--- Dataset excerpt ---

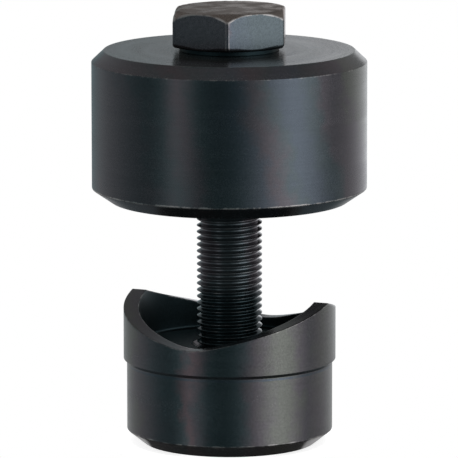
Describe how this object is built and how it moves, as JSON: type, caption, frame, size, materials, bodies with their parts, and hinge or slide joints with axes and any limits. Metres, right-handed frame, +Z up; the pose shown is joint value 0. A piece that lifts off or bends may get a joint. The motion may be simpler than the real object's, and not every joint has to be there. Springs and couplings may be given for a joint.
{
  "type": "knockout punch",
  "caption": "Round knockout punch for sheet metal: a cup-shaped punch with two cutting peaks, a matching die and a fine-thread hexagon draw bolt.",
  "frame": {"origin": "on the tool's axis, at the flat foot of the punch that the tool stands on", "axes": "+Z up along the draw bolt towards its hexagon head; the punch's two cutting peaks lie on a diameter turned -22.7 degrees from +X"},
  "size_m": [0.042, 0.042, 0.067],
  "materials": {
    "punch_steel": "satin black oxide over turned and ground steel",
    "die_steel": "satin black oxide over turned steel",
    "bolt_steel": "semi-gloss black oxide over forged and rolled steel"
  },
  "bodies": {
    "punch": {"punch": "punch_steel"},
    "die": {"die": "die_steel"},
    "draw_bolt": {"draw_bolt": "bolt_steel"}
  },
  "joints": [
    {"name": "die_travel", "type": "slide", "parent": "punch", "child": "die", "axis": [0, 0, 1], "range_m": [-0.029, 0.0065]},
    {"name": "bolt_turn", "type": "hinge", "parent": "die", "child": "draw_bolt", "pos_m": [0, 0, 0.0605], "axis": [0, 0, 1], "range_deg": [-10476, 2376]}
  ],
  "couplings": [
    {"joint": "bolt_turn", "follows": "die_travel", "rad_per_m": 6283.2}
  ]
}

---

Given problem >>
Each line of the listing above should be output exactly.

Written answer >>
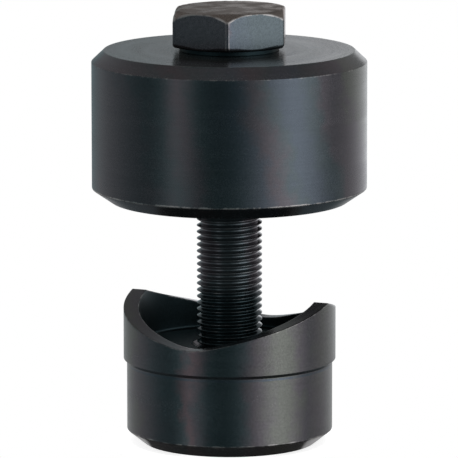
Describe how this object is built and how it moves, as JSON: type, caption, frame, size, materials, bodies with their parts, and hinge or slide joints with axes and any limits. Metres, right-handed frame, +Z up; the pose shown is joint value 0. A piece that lifts off or bends may get a joint. The motion may be simpler than the real object's, and not every joint has to be there. Springs and couplings may be given for a joint.
{
  "type": "knockout punch",
  "caption": "Round knockout punch for sheet metal: a cup-shaped punch with two cutting peaks, a matching die and a fine-thread hexagon draw bolt.",
  "frame": {"origin": "on the tool's axis, at the flat foot of the punch that the tool stands on", "axes": "+Z up along the draw bolt towards its hexagon head; the punch's two cutting peaks lie on a diameter turned -22.7 degrees from +X"},
  "size_m": [0.042, 0.042, 0.067],
  "materials": {
    "punch_steel": "satin black oxide over turned and ground steel",
    "die_steel": "satin black oxide over turned steel",
    "bolt_steel": "semi-gloss black oxide over forged and rolled steel"
  },
  "bodies": {
    "punch": {"punch": "punch_steel"},
    "die": {"die": "die_steel"},
    "draw_bolt": {"draw_bolt": "bolt_steel"}
  },
  "joints": [
    {"name": "die_travel", "type": "slide", "parent": "punch", "child": "die", "axis": [0, 0, 1], "range_m": [-0.029, 0.0065]},
    {"name": "bolt_turn", "type": "hinge", "parent": "die", "child": "draw_bolt", "pos_m": [0, 0, 0.0605], "axis": [0, 0, 1], "range_deg": [-10476, 2376]}
  ],
  "couplings": [
    {"joint": "bolt_turn", "follows": "die_travel", "rad_per_m": 6283.2}
  ]
}